* begin Data segment *
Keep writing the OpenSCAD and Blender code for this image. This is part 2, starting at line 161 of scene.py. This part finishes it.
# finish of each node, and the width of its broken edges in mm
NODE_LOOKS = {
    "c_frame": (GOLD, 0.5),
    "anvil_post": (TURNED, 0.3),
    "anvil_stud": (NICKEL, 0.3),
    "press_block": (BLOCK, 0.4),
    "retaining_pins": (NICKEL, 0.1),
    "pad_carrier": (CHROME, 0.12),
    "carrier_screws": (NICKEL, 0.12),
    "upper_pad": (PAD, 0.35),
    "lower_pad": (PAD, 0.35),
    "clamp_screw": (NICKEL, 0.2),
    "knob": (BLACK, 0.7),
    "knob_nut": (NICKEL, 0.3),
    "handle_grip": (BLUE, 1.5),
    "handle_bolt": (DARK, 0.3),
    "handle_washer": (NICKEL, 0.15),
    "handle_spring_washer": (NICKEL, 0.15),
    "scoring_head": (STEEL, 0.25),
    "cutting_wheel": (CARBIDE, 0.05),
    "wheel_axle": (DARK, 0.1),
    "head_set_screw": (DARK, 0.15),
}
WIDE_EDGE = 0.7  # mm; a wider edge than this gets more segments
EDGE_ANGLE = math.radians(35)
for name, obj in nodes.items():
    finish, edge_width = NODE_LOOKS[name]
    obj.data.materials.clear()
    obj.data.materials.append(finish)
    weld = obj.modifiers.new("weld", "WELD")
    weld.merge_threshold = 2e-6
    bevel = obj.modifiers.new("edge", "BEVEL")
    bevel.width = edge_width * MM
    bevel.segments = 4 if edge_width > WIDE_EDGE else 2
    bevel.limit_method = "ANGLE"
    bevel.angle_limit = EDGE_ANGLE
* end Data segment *
Brief
Please output the entire listing exactly as it stands.

Full output
Keep writing the OpenSCAD and Blender code for this image. This is part 2, starting at line 161 of scene.py. This part finishes it.
# finish of each node, and the width of its broken edges in mm
NODE_LOOKS = {
    "c_frame": (GOLD, 0.5),
    "anvil_post": (TURNED, 0.3),
    "anvil_stud": (NICKEL, 0.3),
    "press_block": (BLOCK, 0.4),
    "retaining_pins": (NICKEL, 0.1),
    "pad_carrier": (CHROME, 0.12),
    "carrier_screws": (NICKEL, 0.12),
    "upper_pad": (PAD, 0.35),
    "lower_pad": (PAD, 0.35),
    "clamp_screw": (NICKEL, 0.2),
    "knob": (BLACK, 0.7),
    "knob_nut": (NICKEL, 0.3),
    "handle_grip": (BLUE, 1.5),
    "handle_bolt": (DARK, 0.3),
    "handle_washer": (NICKEL, 0.15),
    "handle_spring_washer": (NICKEL, 0.15),
    "scoring_head": (STEEL, 0.25),
    "cutting_wheel": (CARBIDE, 0.05),
    "wheel_axle": (DARK, 0.1),
    "head_set_screw": (DARK, 0.15),
}
WIDE_EDGE = 0.7  # mm; a wider edge than this gets more segments
EDGE_ANGLE = math.radians(35)
for name, obj in nodes.items():
    finish, edge_width = NODE_LOOKS[name]
    obj.data.materials.clear()
    obj.data.materials.append(finish)
    weld = obj.modifiers.new("weld", "WELD")
    weld.merge_threshold = 2e-6
    bevel = obj.modifiers.new("edge", "BEVEL")
    bevel.width = edge_width * MM
    bevel.segments = 4 if edge_width > WIDE_EDGE else 2
    bevel.limit_method = "ANGLE"
    bevel.angle_limit = EDGE_ANGLE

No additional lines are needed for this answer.